**Records to use:**
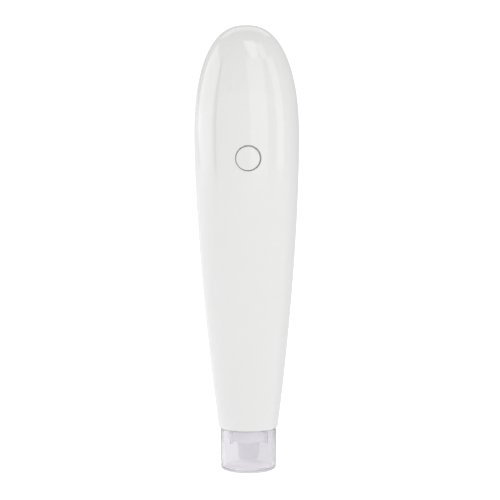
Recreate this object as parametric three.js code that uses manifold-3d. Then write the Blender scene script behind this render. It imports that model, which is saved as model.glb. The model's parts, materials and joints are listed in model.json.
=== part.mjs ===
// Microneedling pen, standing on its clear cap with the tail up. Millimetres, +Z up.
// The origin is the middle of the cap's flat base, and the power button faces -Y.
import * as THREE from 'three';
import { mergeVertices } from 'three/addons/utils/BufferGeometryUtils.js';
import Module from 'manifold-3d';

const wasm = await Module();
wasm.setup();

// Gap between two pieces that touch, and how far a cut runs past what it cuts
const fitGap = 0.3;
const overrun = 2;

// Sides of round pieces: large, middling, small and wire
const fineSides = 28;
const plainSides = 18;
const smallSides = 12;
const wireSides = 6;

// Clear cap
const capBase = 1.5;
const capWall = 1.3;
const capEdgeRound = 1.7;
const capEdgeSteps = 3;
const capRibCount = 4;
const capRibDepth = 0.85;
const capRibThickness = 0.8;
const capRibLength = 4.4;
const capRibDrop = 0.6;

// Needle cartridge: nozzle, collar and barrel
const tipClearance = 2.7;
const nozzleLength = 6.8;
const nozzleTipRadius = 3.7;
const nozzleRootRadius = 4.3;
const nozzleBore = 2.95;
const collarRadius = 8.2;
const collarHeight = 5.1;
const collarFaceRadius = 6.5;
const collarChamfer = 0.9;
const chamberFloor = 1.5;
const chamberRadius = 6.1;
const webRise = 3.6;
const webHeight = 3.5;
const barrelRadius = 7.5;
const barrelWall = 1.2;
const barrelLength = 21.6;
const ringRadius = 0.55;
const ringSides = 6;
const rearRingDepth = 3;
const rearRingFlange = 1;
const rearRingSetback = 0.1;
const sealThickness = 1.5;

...

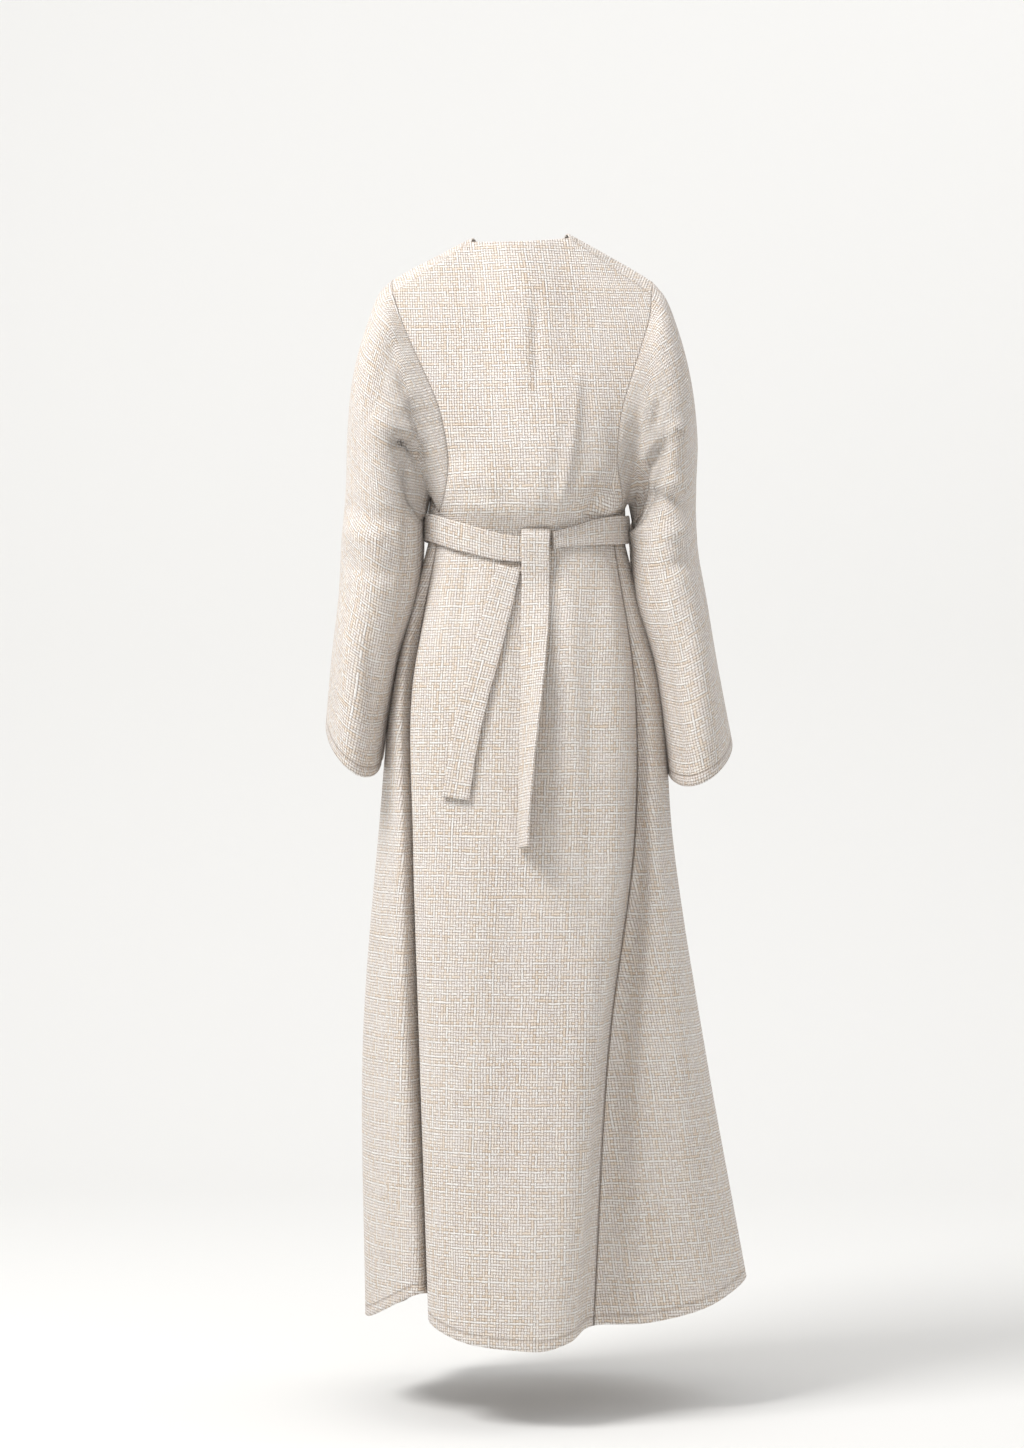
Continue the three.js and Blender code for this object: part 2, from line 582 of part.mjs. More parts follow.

---

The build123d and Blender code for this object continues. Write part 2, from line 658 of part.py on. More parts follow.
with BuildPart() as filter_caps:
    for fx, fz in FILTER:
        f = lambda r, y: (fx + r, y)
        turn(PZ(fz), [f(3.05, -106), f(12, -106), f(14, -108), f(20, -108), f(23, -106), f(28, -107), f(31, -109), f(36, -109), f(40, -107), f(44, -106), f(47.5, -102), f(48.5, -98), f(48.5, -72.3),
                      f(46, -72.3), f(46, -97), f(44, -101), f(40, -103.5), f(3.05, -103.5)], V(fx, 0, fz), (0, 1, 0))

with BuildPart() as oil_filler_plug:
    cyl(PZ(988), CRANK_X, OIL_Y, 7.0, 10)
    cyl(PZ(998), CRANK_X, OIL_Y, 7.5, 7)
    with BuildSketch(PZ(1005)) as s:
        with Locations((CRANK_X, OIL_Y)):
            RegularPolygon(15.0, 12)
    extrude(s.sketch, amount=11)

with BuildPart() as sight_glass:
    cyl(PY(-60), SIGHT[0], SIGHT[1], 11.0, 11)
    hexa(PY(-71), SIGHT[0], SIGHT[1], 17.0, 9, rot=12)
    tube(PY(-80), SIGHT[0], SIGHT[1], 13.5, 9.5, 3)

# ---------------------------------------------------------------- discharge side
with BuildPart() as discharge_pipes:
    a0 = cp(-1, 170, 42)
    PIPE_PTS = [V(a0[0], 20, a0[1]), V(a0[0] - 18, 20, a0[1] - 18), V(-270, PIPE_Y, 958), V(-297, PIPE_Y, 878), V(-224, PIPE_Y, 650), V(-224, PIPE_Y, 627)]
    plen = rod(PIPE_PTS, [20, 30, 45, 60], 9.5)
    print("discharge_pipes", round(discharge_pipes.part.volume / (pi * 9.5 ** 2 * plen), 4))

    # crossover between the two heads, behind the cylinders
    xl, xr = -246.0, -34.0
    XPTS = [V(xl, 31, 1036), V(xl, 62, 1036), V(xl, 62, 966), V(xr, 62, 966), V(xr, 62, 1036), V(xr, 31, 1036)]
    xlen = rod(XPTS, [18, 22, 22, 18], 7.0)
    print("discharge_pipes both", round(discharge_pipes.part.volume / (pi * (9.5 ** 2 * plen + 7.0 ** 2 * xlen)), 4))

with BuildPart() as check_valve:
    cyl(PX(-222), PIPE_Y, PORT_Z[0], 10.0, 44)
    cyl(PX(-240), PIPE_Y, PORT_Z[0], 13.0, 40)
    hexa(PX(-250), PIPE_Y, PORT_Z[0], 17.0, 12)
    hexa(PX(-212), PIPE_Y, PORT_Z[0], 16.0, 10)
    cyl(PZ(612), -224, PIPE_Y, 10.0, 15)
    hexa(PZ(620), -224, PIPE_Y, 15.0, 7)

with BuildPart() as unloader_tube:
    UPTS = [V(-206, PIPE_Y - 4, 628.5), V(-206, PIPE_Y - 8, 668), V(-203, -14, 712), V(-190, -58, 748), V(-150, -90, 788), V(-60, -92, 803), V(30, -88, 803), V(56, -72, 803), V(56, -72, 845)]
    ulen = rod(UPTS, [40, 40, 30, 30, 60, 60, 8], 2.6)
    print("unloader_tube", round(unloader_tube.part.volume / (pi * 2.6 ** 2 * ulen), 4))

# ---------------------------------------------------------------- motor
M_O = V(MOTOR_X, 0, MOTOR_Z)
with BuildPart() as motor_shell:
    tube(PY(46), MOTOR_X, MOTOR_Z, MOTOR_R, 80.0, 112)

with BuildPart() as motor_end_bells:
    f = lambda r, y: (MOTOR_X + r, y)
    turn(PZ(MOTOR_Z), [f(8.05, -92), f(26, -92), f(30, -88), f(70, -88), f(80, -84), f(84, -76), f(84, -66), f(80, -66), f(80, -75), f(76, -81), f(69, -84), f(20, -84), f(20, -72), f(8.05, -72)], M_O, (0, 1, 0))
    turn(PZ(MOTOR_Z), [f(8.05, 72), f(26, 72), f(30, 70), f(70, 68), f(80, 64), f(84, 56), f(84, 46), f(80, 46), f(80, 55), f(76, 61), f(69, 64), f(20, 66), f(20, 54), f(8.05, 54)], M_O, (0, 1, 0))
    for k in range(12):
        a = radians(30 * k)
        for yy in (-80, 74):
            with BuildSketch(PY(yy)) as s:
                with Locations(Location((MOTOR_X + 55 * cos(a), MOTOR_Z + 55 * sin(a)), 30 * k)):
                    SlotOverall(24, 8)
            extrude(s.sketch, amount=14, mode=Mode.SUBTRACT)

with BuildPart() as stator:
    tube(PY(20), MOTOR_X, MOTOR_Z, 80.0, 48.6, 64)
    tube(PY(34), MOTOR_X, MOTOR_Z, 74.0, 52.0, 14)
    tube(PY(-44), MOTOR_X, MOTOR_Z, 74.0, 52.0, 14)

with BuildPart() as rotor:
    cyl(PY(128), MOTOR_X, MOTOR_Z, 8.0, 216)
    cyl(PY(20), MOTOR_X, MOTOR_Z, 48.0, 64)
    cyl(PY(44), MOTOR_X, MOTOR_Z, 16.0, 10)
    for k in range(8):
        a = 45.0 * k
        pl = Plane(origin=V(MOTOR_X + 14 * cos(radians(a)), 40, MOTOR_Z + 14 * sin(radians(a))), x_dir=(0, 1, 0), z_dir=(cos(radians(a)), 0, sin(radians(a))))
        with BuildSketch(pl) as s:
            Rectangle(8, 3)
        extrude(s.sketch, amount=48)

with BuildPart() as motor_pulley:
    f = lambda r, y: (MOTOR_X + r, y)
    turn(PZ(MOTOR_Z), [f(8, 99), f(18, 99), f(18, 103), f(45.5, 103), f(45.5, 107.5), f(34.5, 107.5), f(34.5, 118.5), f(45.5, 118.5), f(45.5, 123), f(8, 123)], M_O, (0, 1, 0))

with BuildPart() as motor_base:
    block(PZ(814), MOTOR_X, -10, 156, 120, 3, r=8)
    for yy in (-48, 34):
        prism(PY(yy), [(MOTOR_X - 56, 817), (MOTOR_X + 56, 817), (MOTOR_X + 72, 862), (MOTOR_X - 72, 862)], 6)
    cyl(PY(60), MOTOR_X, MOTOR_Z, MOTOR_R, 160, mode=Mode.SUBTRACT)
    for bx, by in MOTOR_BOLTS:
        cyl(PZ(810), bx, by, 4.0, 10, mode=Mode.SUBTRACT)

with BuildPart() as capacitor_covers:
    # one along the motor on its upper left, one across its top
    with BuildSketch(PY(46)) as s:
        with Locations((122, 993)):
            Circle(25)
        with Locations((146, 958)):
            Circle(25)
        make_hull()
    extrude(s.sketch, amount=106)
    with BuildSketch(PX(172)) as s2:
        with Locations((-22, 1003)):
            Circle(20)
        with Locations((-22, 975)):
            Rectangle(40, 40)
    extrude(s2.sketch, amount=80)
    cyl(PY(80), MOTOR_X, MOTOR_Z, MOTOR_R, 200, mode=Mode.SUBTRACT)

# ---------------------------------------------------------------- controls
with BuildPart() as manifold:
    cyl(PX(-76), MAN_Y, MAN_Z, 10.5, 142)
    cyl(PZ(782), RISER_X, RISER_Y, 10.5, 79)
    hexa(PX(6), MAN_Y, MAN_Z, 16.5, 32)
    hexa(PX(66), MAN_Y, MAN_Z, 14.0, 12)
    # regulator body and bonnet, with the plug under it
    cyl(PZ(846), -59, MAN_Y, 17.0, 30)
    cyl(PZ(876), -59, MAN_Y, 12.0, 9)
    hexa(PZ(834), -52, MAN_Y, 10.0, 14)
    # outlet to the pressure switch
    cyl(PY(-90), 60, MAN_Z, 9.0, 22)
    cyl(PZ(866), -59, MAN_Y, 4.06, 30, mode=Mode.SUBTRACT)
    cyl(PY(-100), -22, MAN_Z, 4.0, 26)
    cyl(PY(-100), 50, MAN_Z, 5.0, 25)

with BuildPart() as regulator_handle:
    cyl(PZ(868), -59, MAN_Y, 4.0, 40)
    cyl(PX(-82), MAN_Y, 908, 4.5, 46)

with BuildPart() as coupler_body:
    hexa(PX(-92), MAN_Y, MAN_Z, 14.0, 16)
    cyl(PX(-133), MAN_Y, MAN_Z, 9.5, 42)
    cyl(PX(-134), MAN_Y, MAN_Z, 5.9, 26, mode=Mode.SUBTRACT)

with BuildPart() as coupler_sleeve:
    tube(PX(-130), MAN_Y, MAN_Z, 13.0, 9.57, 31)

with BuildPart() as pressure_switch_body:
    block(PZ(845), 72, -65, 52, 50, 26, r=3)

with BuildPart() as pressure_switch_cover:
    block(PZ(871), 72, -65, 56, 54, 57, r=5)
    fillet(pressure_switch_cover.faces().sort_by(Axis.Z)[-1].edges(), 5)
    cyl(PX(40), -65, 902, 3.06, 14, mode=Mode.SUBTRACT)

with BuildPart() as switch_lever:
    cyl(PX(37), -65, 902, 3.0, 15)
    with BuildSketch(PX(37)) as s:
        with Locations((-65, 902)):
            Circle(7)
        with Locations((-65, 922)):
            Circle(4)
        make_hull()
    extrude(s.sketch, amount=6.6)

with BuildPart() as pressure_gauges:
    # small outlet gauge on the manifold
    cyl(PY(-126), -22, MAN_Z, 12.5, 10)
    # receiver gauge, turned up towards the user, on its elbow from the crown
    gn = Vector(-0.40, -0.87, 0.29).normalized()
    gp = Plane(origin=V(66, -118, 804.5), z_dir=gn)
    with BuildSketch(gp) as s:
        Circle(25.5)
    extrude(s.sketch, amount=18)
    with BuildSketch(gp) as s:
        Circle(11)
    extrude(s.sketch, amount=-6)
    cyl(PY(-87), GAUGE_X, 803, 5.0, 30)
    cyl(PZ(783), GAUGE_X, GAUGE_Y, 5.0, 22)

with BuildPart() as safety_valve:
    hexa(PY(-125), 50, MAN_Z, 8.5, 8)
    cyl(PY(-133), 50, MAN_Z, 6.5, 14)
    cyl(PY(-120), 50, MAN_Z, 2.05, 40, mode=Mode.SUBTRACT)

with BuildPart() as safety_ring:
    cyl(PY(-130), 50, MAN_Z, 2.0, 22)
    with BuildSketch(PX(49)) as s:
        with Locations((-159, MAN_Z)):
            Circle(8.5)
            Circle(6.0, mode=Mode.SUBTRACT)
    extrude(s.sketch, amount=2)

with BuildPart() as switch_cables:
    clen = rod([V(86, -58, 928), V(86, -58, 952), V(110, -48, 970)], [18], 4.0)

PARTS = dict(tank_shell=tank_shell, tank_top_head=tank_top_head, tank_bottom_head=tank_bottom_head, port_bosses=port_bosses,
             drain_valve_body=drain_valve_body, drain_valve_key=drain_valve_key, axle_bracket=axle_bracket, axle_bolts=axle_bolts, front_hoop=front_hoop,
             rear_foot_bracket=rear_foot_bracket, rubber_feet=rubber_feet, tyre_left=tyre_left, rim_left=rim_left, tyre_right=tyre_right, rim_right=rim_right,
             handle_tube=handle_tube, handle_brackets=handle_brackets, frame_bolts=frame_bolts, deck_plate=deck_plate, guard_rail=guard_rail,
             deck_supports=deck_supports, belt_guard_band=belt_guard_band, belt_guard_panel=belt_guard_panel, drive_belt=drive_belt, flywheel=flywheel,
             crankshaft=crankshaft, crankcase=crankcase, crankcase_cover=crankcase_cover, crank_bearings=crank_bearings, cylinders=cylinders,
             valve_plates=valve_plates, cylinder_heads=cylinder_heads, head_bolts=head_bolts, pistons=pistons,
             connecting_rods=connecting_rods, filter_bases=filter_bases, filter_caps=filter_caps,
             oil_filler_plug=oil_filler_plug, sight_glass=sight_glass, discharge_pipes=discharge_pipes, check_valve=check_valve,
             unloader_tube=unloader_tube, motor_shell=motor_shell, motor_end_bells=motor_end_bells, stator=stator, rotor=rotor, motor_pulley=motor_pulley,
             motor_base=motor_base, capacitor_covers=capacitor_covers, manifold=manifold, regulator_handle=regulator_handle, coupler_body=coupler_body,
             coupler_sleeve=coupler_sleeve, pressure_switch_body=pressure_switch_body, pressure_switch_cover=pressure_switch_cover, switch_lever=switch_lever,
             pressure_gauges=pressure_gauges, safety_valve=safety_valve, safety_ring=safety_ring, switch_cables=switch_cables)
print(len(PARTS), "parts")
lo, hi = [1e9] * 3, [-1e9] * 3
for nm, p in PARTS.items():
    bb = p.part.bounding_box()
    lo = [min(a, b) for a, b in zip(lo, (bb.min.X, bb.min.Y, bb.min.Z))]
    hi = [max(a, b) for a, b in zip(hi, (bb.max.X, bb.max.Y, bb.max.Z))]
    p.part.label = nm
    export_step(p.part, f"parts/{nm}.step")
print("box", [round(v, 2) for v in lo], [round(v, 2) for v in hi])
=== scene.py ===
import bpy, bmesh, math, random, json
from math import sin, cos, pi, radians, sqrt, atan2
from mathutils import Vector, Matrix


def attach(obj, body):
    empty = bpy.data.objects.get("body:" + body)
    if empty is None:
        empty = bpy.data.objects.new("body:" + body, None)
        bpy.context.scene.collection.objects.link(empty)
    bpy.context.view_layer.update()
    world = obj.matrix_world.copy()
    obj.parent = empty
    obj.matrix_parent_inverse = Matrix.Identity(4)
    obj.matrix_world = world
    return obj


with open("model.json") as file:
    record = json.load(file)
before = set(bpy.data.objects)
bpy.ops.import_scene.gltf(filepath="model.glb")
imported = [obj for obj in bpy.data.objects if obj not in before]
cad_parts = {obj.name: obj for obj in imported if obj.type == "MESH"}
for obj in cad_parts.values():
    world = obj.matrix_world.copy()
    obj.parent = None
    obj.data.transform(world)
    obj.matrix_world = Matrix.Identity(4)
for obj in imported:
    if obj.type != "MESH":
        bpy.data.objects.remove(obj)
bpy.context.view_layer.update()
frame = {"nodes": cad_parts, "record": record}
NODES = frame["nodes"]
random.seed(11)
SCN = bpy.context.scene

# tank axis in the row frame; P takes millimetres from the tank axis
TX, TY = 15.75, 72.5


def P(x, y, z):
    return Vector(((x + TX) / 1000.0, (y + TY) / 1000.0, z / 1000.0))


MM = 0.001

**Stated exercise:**
Only the lines from the one containing "hi = [max(a, b)" through the one containing "before = set(bpy.data.objects)" are to be retyped, both boundary lines included, with no other material.

**Result of this task:**
    hi = [max(a, b) for a, b in zip(hi, (bb.max.X, bb.max.Y, bb.max.Z))]
    p.part.label = nm
    export_step(p.part, f"parts/{nm}.step")
print("box", [round(v, 2) for v in lo], [round(v, 2) for v in hi])
=== scene.py ===
import bpy, bmesh, math, random, json
from math import sin, cos, pi, radians, sqrt, atan2
from mathutils import Vector, Matrix


def attach(obj, body):
    empty = bpy.data.objects.get("body:" + body)
    if empty is None:
        empty = bpy.data.objects.new("body:" + body, None)
        bpy.context.scene.collection.objects.link(empty)
    bpy.context.view_layer.update()
    world = obj.matrix_world.copy()
    obj.parent = empty
    obj.matrix_parent_inverse = Matrix.Identity(4)
    obj.matrix_world = world
    return obj


with open("model.json") as file:
    record = json.load(file)
before = set(bpy.data.objects)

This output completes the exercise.